YOUR INSTRUCTIONS = The required output is a word-for-word copy of the lines from the line bearing "medium_drawer(8, 1, open_r8c1);" through the line bearing "bpy.data.objects.remove(obj)", inclusive, and no other lines.

COLLECTED DATA =
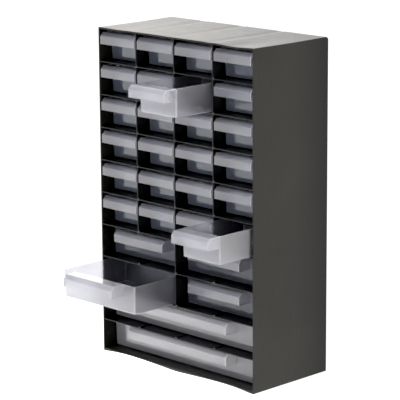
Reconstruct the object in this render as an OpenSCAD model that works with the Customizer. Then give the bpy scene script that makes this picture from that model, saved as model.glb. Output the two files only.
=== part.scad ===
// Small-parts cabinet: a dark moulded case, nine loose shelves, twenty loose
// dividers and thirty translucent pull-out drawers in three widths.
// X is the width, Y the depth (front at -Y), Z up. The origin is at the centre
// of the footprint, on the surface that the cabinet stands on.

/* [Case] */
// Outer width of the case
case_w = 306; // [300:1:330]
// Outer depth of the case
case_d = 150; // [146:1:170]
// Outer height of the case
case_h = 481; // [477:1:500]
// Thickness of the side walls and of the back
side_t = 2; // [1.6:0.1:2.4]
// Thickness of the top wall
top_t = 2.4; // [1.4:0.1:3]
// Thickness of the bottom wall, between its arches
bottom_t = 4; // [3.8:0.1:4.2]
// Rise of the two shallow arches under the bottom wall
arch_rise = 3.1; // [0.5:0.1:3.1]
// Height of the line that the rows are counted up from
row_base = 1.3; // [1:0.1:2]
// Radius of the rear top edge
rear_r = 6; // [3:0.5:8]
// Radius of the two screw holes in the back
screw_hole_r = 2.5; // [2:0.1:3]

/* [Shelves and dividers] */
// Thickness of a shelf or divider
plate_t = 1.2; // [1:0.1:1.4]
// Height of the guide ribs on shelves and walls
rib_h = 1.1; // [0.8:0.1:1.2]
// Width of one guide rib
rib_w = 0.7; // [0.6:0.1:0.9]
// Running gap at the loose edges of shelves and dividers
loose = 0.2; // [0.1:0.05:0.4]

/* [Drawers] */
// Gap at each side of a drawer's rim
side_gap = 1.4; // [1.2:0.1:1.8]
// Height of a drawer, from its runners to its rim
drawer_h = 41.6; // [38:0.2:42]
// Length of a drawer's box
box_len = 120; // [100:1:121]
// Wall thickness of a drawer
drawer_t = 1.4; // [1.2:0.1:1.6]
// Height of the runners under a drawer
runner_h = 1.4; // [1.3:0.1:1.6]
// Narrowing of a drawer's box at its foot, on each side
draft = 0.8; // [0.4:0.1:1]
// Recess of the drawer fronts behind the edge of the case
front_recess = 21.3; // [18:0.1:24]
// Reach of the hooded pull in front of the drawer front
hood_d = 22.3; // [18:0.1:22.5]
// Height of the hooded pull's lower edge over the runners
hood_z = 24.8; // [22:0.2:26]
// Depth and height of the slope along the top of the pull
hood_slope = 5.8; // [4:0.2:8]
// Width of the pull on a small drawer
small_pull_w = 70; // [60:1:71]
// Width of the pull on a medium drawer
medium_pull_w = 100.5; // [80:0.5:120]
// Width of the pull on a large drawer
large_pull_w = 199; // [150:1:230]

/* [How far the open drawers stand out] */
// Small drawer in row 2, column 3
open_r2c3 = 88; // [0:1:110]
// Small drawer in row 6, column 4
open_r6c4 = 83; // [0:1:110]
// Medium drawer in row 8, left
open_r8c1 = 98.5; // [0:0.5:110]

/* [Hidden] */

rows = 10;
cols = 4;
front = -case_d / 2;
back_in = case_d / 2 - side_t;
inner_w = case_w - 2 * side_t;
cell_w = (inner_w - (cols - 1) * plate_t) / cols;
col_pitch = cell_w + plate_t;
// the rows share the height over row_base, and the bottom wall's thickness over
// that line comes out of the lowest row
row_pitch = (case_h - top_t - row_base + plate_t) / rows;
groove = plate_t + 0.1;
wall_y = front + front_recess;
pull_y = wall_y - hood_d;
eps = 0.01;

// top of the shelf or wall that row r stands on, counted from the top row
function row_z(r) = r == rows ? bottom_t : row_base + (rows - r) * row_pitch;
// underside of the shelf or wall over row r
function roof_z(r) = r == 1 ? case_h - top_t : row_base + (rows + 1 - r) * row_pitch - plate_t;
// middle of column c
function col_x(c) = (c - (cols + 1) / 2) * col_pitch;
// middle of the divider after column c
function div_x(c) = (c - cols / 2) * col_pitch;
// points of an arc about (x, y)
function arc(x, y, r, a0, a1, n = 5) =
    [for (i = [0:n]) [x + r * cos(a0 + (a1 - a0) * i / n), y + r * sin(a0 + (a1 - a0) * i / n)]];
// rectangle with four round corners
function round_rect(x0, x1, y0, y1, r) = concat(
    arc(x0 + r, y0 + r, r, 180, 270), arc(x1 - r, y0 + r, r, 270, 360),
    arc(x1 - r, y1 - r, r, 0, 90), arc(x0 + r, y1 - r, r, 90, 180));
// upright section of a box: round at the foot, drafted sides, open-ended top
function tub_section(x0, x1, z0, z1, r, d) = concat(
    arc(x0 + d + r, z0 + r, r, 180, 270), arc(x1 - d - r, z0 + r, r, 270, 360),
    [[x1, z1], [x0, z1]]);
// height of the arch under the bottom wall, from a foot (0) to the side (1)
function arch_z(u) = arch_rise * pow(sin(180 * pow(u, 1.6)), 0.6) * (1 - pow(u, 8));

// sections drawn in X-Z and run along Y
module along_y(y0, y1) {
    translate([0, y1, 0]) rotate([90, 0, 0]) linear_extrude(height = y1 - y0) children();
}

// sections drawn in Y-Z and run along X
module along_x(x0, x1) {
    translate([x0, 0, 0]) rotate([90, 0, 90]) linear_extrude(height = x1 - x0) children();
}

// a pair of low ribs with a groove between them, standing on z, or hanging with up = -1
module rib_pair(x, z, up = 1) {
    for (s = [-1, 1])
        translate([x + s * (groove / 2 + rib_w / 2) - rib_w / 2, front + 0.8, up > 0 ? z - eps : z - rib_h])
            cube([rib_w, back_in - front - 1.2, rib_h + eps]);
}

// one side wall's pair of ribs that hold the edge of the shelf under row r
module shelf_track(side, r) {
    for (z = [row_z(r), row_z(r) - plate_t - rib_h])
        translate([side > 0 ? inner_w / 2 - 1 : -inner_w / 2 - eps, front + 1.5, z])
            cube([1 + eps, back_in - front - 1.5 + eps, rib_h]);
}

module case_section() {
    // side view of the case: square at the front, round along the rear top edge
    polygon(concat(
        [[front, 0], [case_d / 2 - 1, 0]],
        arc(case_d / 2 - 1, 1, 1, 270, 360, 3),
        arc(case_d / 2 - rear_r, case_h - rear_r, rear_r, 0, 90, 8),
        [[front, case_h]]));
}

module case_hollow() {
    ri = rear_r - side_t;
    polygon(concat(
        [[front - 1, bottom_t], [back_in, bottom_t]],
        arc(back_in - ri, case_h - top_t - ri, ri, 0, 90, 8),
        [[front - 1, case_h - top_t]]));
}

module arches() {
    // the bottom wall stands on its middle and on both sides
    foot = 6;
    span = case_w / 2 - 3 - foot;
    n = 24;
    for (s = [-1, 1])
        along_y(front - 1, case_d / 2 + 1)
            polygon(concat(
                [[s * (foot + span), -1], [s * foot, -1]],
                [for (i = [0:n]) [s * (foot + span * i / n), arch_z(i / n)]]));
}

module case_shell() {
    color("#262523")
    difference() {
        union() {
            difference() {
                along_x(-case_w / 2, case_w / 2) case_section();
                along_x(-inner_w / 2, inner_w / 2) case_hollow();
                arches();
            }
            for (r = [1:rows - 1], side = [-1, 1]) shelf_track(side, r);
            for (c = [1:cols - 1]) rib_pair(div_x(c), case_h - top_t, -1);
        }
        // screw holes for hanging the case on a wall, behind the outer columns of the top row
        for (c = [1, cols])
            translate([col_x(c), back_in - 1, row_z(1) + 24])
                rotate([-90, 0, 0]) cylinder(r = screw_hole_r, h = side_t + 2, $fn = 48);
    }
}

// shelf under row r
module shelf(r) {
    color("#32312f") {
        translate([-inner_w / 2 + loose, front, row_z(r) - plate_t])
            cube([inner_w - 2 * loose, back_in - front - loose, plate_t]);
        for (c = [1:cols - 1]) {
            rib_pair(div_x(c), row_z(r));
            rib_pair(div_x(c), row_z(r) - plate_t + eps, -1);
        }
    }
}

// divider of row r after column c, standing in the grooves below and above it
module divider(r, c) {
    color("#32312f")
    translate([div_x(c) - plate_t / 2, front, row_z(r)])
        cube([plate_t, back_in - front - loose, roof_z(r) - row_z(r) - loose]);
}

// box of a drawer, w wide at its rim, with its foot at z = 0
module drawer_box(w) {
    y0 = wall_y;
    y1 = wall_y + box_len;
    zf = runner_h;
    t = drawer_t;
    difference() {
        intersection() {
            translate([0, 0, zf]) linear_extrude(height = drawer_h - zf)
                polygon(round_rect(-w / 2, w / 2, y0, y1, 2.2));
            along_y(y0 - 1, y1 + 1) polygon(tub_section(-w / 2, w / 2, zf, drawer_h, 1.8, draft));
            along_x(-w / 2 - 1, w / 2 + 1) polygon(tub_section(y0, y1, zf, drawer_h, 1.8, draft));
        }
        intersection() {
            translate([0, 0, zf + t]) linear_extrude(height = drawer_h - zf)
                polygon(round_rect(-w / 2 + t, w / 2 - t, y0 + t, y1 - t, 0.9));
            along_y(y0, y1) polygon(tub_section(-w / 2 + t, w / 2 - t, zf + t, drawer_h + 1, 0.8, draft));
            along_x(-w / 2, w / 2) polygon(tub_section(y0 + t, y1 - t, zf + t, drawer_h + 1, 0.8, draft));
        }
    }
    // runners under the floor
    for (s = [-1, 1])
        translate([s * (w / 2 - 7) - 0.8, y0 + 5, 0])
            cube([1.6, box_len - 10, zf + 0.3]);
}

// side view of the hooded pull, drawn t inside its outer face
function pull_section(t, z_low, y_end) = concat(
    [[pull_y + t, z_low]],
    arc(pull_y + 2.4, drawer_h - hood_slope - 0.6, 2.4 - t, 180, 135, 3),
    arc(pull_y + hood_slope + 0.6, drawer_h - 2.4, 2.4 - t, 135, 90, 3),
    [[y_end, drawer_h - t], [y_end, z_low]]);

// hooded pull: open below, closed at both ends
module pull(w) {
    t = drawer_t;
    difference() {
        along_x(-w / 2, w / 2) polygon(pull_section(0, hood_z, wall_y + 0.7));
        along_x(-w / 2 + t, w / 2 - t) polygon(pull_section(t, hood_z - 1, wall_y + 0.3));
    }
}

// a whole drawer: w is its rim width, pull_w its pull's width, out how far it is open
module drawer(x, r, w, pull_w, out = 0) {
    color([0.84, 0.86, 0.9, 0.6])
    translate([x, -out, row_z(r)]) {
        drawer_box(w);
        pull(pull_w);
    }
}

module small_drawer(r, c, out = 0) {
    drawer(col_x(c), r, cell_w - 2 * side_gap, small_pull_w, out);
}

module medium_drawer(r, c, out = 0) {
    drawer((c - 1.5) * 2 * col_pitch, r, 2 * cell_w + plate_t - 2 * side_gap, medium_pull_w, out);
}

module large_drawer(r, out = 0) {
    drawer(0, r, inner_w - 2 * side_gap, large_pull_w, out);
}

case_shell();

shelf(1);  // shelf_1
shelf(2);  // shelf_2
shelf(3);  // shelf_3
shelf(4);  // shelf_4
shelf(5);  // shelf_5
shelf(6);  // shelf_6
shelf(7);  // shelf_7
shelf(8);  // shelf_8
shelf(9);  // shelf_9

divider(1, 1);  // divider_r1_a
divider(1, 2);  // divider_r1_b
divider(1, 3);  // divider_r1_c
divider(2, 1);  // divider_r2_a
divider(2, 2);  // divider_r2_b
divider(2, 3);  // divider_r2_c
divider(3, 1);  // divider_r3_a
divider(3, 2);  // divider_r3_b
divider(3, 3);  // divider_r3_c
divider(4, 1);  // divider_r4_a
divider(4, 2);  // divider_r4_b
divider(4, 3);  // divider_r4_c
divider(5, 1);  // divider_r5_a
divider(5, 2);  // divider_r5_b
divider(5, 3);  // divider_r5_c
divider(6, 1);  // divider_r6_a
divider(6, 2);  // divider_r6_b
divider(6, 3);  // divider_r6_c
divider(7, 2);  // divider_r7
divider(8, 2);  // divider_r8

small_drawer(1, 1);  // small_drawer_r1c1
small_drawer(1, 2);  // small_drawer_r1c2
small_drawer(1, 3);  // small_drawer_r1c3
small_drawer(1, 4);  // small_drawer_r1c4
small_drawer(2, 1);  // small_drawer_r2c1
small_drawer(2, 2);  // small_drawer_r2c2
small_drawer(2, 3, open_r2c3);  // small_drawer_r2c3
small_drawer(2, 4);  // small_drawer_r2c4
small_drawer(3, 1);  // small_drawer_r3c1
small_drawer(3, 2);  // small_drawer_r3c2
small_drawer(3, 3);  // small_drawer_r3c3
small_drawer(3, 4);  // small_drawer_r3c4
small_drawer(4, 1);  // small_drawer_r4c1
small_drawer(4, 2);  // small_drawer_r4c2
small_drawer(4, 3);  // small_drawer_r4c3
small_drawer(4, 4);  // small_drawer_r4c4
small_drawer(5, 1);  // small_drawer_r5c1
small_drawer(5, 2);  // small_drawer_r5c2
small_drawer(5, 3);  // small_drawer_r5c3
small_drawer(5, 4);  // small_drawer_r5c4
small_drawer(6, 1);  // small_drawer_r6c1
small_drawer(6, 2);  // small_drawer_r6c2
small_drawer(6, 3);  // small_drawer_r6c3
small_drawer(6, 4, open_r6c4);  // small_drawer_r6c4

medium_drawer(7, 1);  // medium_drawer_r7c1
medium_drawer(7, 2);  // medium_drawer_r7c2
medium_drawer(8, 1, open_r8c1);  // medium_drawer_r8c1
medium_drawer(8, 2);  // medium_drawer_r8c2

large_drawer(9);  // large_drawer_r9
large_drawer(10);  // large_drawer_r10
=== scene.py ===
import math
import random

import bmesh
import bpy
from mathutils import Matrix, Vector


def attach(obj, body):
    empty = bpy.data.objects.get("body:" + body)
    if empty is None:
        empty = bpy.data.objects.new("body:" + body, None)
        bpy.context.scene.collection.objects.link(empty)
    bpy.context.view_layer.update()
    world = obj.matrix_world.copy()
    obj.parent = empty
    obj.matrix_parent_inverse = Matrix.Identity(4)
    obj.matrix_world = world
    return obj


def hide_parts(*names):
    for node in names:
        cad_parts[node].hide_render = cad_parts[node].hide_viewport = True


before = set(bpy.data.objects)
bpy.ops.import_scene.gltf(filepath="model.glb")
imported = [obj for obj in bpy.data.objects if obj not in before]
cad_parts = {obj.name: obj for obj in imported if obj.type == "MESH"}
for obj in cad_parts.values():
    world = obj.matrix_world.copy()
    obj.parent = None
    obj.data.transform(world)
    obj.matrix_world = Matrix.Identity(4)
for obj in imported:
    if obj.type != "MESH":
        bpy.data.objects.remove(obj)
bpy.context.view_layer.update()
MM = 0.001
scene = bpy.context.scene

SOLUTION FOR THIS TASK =
medium_drawer(8, 1, open_r8c1);  // medium_drawer_r8c1
medium_drawer(8, 2);  // medium_drawer_r8c2

large_drawer(9);  // large_drawer_r9
large_drawer(10);  // large_drawer_r10
=== scene.py ===
import math
import random

import bmesh
import bpy
from mathutils import Matrix, Vector


def attach(obj, body):
    empty = bpy.data.objects.get("body:" + body)
    if empty is None:
        empty = bpy.data.objects.new("body:" + body, None)
        bpy.context.scene.collection.objects.link(empty)
    bpy.context.view_layer.update()
    world = obj.matrix_world.copy()
    obj.parent = empty
    obj.matrix_parent_inverse = Matrix.Identity(4)
    obj.matrix_world = world
    return obj


def hide_parts(*names):
    for node in names:
        cad_parts[node].hide_render = cad_parts[node].hide_viewport = True


before = set(bpy.data.objects)
bpy.ops.import_scene.gltf(filepath="model.glb")
imported = [obj for obj in bpy.data.objects if obj not in before]
cad_parts = {obj.name: obj for obj in imported if obj.type == "MESH"}
for obj in cad_parts.values():
    world = obj.matrix_world.copy()
    obj.parent = None
    obj.data.transform(world)
    obj.matrix_world = Matrix.Identity(4)
for obj in imported:
    if obj.type != "MESH":
        bpy.data.objects.remove(obj)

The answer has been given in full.